Given data
_____
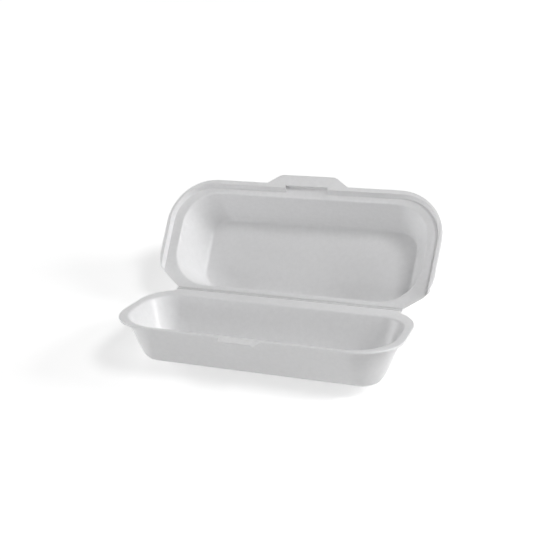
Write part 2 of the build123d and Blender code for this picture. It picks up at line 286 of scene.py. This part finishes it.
def make_world():
    """Surroundings that give the studio's general light, graded from the horizon up, and look white."""
    world = bpy.data.worlds.new("studio")
    bpy.context.scene.world = world
    world.use_nodes = True
    tree = world.node_tree
    tree.nodes.clear()
    output = add_node(tree, "ShaderNodeOutputWorld")
    light = add_node(tree, "ShaderNodeBackground", {"Color": (1.0, 1.0, 1.0, 1.0)})
    direction = add_node(tree, "ShaderNodeTexCoord")
    upward = add_node(tree, "ShaderNodeSeparateXYZ")
    graded = add_node(
        tree,
        "ShaderNodeMapRange",
        {"From Min": 0.0, "From Max": WORLD_TURN, "To Min": WORLD_LOW, "To Max": WORLD_HIGH},
    )
    unlit = add_node(tree, "ShaderNodeMath", {0: 1.0}, operation="SUBTRACT")
    lift = add_node(tree, "ShaderNodeMath", operation="MULTIPLY_ADD")
    join(tree, direction, "Generated", upward, "Vector")
    join(tree, upward, "Z", graded, "Value")
    join(tree, graded, "Result", unlit, 1)
    join(tree, unlit, "Value", lift, 0)
    join(tree, seen_share(tree), "Value", lift, 1)
    join(tree, graded, "Result", lift, 2)
    join(tree, lift, "Value", light, "Strength")
    join(tree, light, "Background", output, "Surface")


def soft_light(name, place, width, power):
    """A square soft box at a place, turned to face the box."""
    data = bpy.data.lights.new(name, "AREA")
    data.shape = "SQUARE"
    data.size = width
    data.energy = power
    light = bpy.data.objects.new(name, data)
    bpy.context.scene.collection.objects.link(light)
    light.location = place
    light.rotation_euler = (Vector(LIGHT_AIM) - Vector(place)).to_track_quat("-Z", "Y").to_euler()


def make_camera():
    """The camera at the photograph's viewing angle."""
    data = bpy.data.cameras.new("camera")
    data.lens = CAMERA_LENS
    data.clip_start = CAMERA_NEAR
    data.clip_end = CAMERA_FAR
    camera = bpy.data.objects.new("camera", data)
    bpy.context.scene.collection.objects.link(camera)
    camera.location = CAMERA_PLACE
    camera.rotation_euler = Euler([radians(a) for a in CAMERA_TURN])
    bpy.context.scene.camera = camera


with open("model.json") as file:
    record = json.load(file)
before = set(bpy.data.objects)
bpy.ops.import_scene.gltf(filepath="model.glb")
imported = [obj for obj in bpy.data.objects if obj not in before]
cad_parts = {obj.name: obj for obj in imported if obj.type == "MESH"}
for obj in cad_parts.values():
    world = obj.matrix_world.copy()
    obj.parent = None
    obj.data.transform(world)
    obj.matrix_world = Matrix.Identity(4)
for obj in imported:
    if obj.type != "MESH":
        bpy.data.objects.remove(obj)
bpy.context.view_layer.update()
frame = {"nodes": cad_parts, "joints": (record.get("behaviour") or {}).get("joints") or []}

foam = foam_material("foam", FOAM_TONE, FOAM_ROUGHNESS)
# A darker copy of the foam for the hinge web: its tone is painted shade for the crease
crease_shade_foam = foam_material("foam_crease_painted_shade", CREASE_PAINTED_SHADE_TONE, PRESSED_ROUGHNESS)
smoothing = smooth_by_angle()
for node in frame["nodes"].values():
    dress(node, foam, smoothing)
# The hinge web takes the darker copy, painted shade along the crease
hinge_skin(crease_shade_foam)

make_floor()
make_world()
for name, place, width, power in LIGHTS:
    soft_light(name, place, width, power)
make_camera()
bpy.context.scene.view_settings.view_transform = "Standard"
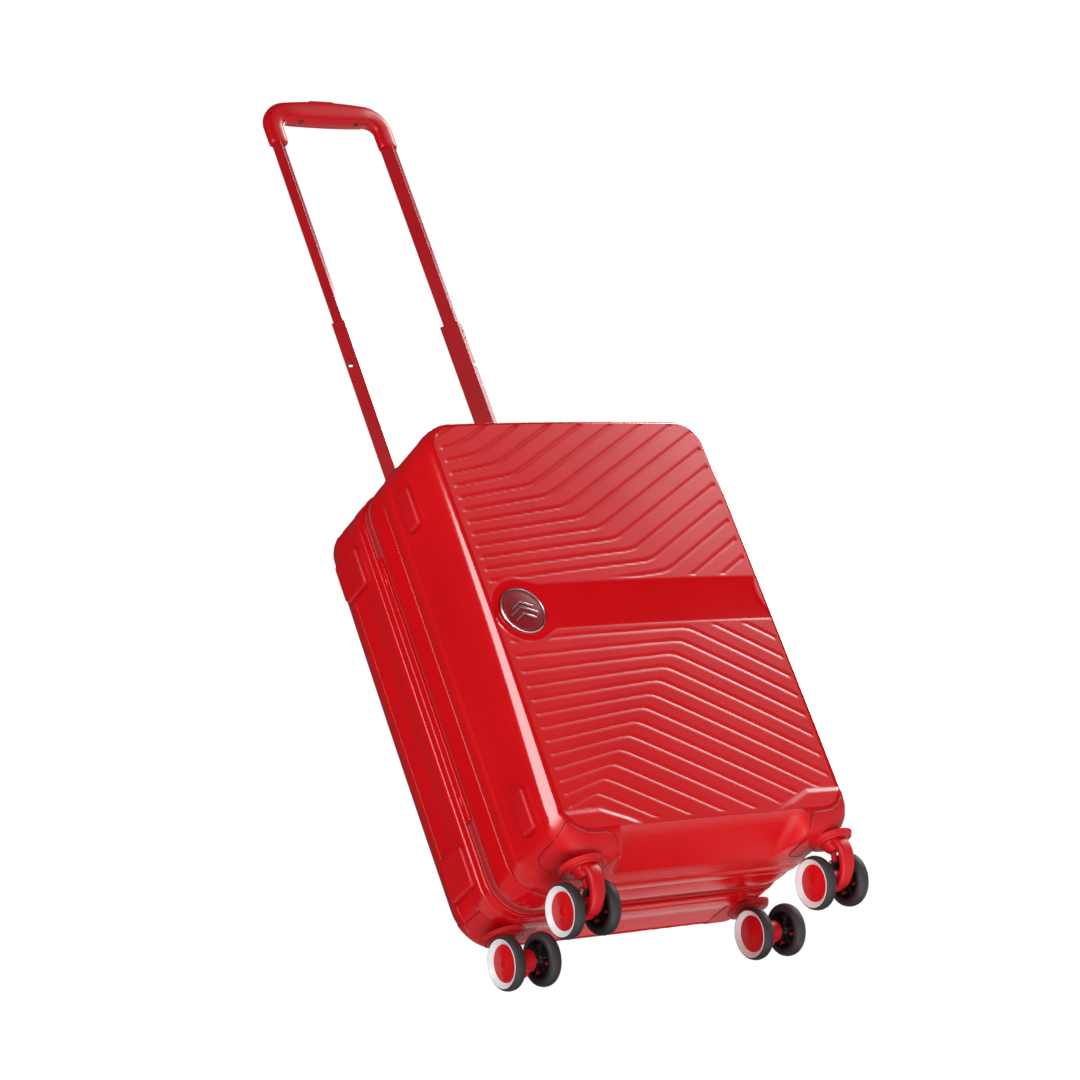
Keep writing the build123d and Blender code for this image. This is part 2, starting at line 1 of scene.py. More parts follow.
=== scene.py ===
_____
Quote, word for word, every line starting at the one that contains "Keep writing the" and ending with the final line of the entries.

Result for this task
Keep writing the build123d and Blender code for this image. This is part 2, starting at line 1 of scene.py. More parts follow.
=== scene.py ===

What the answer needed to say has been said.